The Glasgow Alliance to End Homelessness brand aims to be informative and approachable rather than stark and hard hitting.
Tangent has designed a new identity for Glasgow Alliance to End Homelessness, an organisation which has been backed by a consortium of partners in the city.
The design studio says it has worked with the organisation to help bring about a deeper and more visible understanding to an issue that has long plagued Glasgow (and many other cities around the world).
The Alliance was founded in 2019 by the Glasgow City Council and is composed of different local organisations that are each committed to “kick-starting a city wide movement to end homelessness and rough sleeping in Glasgow by 2030”.
Faced with the ongoing, widespread dilemma of effectively communicating social issues such as homelessness, the Alliance approached Tangent for help with finding a solution. It needed branding and a campaign that could not only raise awareness, but also push back against clichéd campaigns and overused visuals usually found in the sector.
“People can be quite cynical when it comes to the provision of homelessness services, and across the UK it’s a really big problem,” explains Tangent co-founder David Whyte. “So, one of the main points the Alliance wanted to get across was that there is something different about them, being that people with lived experience of homelessness are right at the forefront of the group – they even formed part of the team that commissioned us to do this work.
“The other important point was destigmatising homelessness itself. So our branding sought to make it a lot clearer why people find themselves in these kinds of difficulties. We wanted to explore the hidden elements of the issue, such as people without a home who aren’t necessarily sleeping rough, and the smaller problems that everyone deals with, such as job losses and missed bill payments, which can eventually lead to homelessness.”
With its designer Sian Macfarlane leading on the project, Tangent developed an identity for the Alliance that shines a light on these subtler aspects, profiling individuals with interesting takes on the subject, capturing them using raw and honest portraiture, and not shying away from both negative and positive outlooks.
The latter was particularly important for the studio, which was keen to balance the urgency and seriousness of the situation with a more upbeat tone, inspiring hope and making change feel not only possible, but near at hand.

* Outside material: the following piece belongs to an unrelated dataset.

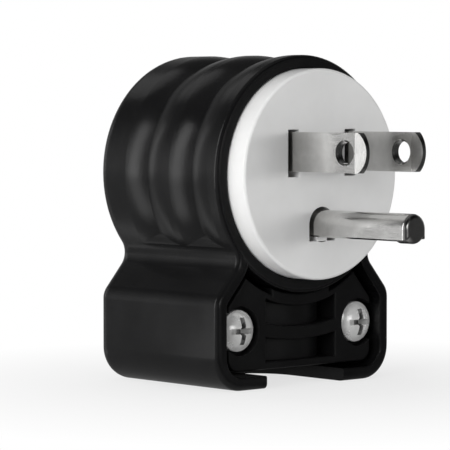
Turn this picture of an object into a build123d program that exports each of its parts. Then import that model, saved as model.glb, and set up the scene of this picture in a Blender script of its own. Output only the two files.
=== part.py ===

This was achieved in part by a bold colour scheme that lightened the overall aesthetic without detracting from the important stories on display. This served to draw attention to the emotive messaging and helped to create juxtaposition between the OOH media and the more subdued tones of the city streets.
“We do a lot of work in these types of sectors, and it’s always crucial to not treat the issues flippantly, but there’s also no use in being po-faced or downbeat about them.
“In general, homelessness campaigns tend to be quite stark in order to be hard hitting, which can sometimes create fear and stigma. So we went for warmth and vibrancy instead, to speak to the idea that if we all come together, we can do something about this,” says Whyte.